- _Task goal_:
Check each line of the listing for the string "materials", count the lines that have it, and answer with that number only.
## start
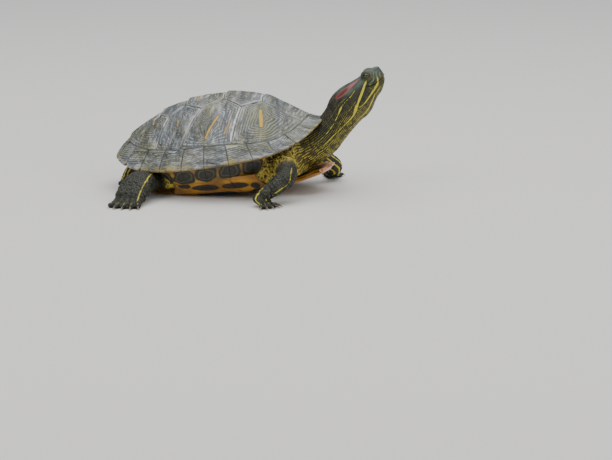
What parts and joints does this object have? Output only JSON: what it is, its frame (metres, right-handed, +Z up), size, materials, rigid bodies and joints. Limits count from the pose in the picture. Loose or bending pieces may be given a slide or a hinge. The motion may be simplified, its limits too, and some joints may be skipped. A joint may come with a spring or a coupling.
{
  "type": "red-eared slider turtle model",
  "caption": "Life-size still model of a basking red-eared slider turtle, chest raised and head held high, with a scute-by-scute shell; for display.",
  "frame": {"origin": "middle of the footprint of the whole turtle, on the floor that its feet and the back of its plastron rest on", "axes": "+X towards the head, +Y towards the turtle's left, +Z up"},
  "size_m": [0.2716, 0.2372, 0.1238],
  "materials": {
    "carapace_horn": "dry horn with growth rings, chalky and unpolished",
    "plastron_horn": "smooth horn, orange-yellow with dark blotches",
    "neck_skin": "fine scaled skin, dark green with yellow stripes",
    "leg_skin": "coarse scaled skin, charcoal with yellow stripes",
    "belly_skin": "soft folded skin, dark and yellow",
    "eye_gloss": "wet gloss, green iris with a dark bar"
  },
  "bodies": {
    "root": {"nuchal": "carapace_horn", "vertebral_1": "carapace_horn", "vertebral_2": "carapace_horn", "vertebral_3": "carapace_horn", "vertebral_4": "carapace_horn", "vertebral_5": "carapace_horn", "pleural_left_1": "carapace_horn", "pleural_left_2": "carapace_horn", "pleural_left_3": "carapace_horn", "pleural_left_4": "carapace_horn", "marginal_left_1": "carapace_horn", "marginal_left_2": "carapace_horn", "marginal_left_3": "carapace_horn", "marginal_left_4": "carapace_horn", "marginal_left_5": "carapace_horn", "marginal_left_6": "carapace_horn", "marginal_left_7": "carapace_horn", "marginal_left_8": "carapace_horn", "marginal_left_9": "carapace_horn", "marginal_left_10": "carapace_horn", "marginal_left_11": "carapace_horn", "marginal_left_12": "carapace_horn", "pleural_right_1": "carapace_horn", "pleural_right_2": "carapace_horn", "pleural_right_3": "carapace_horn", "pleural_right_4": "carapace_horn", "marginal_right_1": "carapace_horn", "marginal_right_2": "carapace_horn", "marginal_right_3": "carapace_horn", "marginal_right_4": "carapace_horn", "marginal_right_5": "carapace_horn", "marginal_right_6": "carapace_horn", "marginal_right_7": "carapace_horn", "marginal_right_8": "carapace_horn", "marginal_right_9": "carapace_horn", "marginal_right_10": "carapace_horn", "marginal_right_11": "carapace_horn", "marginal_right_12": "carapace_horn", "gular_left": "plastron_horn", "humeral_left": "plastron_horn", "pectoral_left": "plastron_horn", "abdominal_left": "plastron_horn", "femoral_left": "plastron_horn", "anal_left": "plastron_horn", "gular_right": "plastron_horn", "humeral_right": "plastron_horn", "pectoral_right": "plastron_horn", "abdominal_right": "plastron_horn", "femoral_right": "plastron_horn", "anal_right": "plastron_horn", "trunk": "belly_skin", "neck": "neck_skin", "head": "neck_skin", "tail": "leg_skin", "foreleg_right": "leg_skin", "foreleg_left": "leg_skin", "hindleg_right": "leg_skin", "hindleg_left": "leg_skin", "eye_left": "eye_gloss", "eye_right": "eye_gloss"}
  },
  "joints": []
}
## end
- _Task solution_:
2